- _Short exercise_
Set down the whole listing verbatim.

- _Dataset section_
· · · · ·

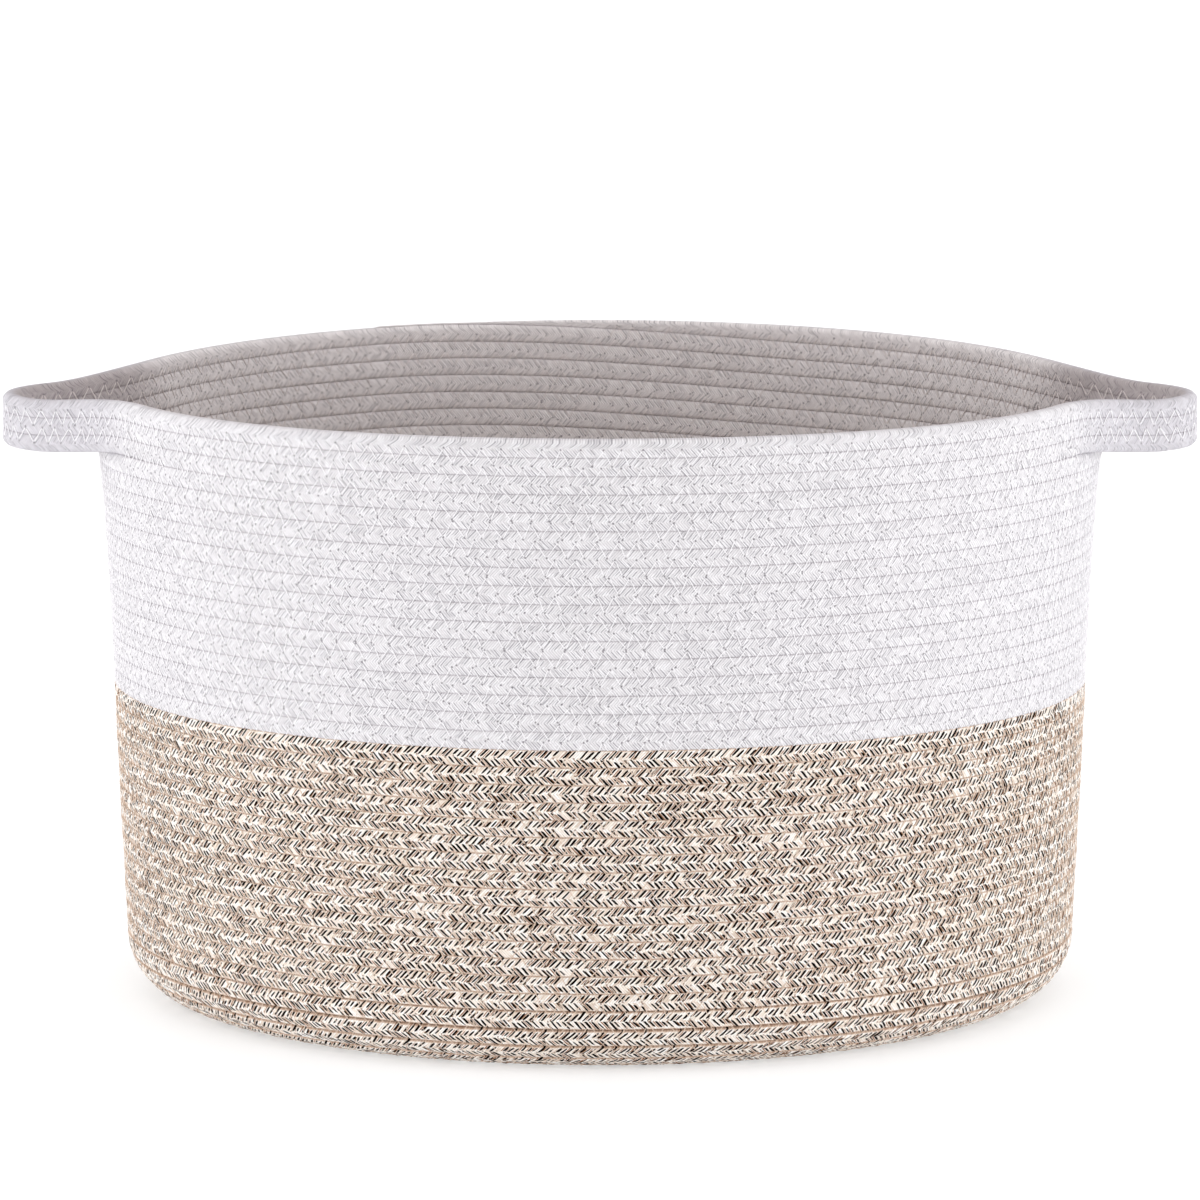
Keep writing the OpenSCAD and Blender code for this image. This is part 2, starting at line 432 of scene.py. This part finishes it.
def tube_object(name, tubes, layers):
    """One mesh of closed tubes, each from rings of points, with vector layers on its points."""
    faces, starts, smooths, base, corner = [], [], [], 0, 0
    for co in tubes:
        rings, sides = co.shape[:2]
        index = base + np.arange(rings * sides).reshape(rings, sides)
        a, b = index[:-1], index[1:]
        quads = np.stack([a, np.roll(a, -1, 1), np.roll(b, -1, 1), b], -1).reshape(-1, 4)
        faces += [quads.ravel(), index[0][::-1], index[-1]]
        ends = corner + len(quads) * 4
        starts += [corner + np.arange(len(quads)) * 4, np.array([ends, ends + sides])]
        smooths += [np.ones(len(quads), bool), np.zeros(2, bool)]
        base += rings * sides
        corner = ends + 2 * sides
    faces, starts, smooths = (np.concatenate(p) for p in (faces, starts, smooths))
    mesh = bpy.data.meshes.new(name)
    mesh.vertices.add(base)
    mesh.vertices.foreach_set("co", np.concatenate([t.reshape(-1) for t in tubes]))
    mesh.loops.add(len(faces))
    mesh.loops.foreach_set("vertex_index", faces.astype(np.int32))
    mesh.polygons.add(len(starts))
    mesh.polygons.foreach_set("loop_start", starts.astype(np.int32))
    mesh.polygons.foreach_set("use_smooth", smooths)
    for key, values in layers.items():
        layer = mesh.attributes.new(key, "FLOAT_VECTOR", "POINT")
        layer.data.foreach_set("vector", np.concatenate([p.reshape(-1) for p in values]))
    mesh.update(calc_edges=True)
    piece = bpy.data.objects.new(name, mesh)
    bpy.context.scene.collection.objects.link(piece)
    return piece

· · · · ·

- _The completed task_
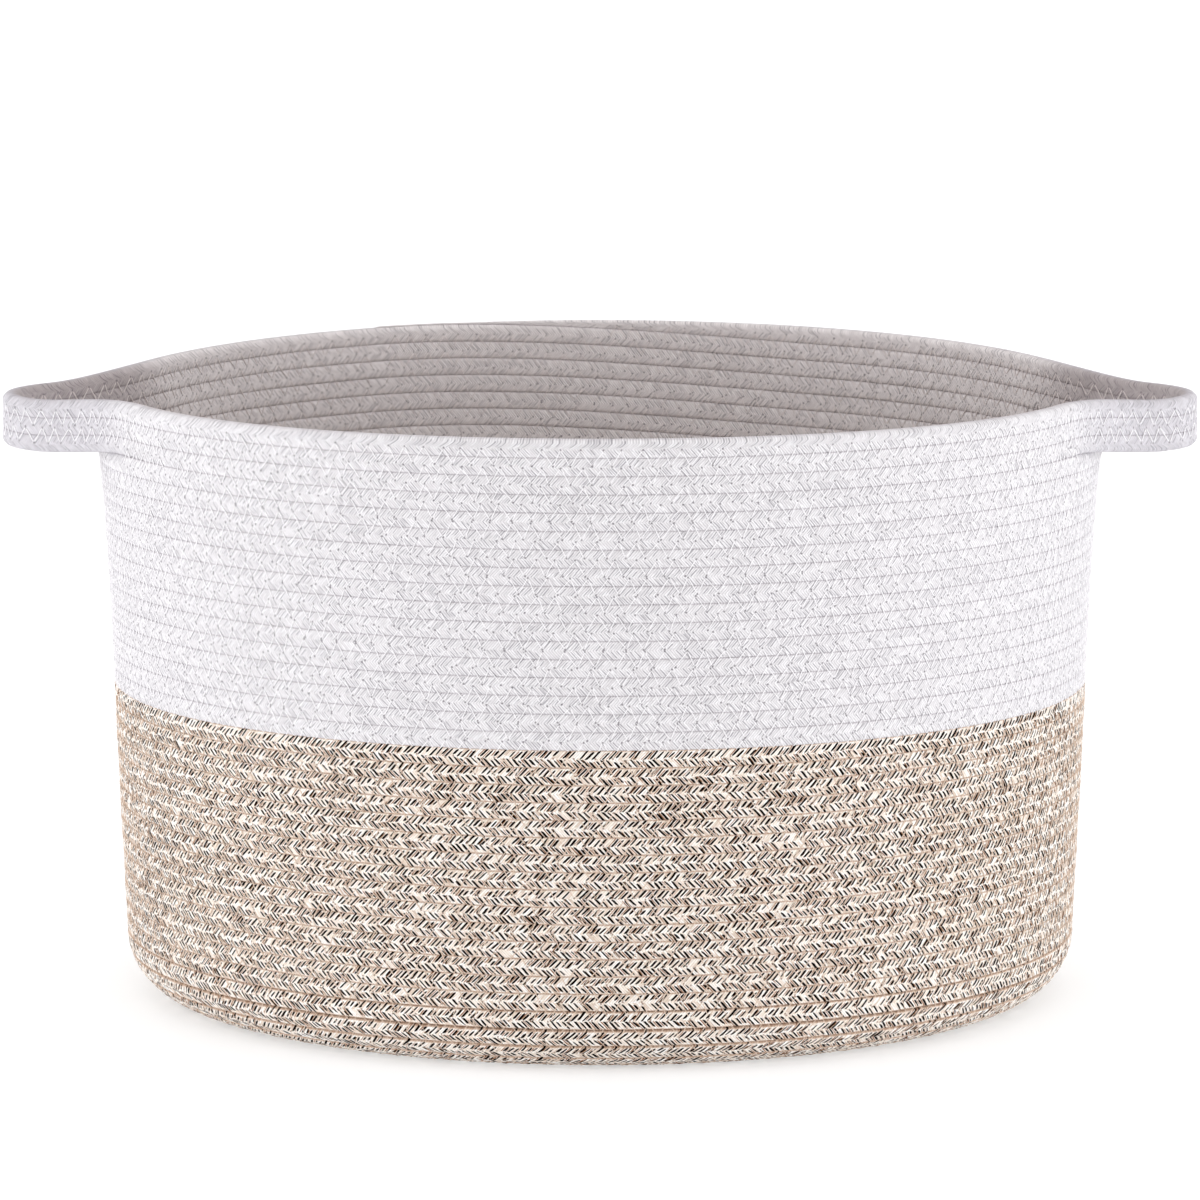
Keep writing the OpenSCAD and Blender code for this image. This is part 2, starting at line 432 of scene.py. This part finishes it.
def tube_object(name, tubes, layers):
    """One mesh of closed tubes, each from rings of points, with vector layers on its points."""
    faces, starts, smooths, base, corner = [], [], [], 0, 0
    for co in tubes:
        rings, sides = co.shape[:2]
        index = base + np.arange(rings * sides).reshape(rings, sides)
        a, b = index[:-1], index[1:]
        quads = np.stack([a, np.roll(a, -1, 1), np.roll(b, -1, 1), b], -1).reshape(-1, 4)
        faces += [quads.ravel(), index[0][::-1], index[-1]]
        ends = corner + len(quads) * 4
        starts += [corner + np.arange(len(quads)) * 4, np.array([ends, ends + sides])]
        smooths += [np.ones(len(quads), bool), np.zeros(2, bool)]
        base += rings * sides
        corner = ends + 2 * sides
    faces, starts, smooths = (np.concatenate(p) for p in (faces, starts, smooths))
    mesh = bpy.data.meshes.new(name)
    mesh.vertices.add(base)
    mesh.vertices.foreach_set("co", np.concatenate([t.reshape(-1) for t in tubes]))
    mesh.loops.add(len(faces))
    mesh.loops.foreach_set("vertex_index", faces.astype(np.int32))
    mesh.polygons.add(len(starts))
    mesh.polygons.foreach_set("loop_start", starts.astype(np.int32))
    mesh.polygons.foreach_set("use_smooth", smooths)
    for key, values in layers.items():
        layer = mesh.attributes.new(key, "FLOAT_VECTOR", "POINT")
        layer.data.foreach_set("vector", np.concatenate([p.reshape(-1) for p in values]))
    mesh.update(calc_edges=True)
    piece = bpy.data.objects.new(name, mesh)
    bpy.context.scene.collection.objects.link(piece)
    return piece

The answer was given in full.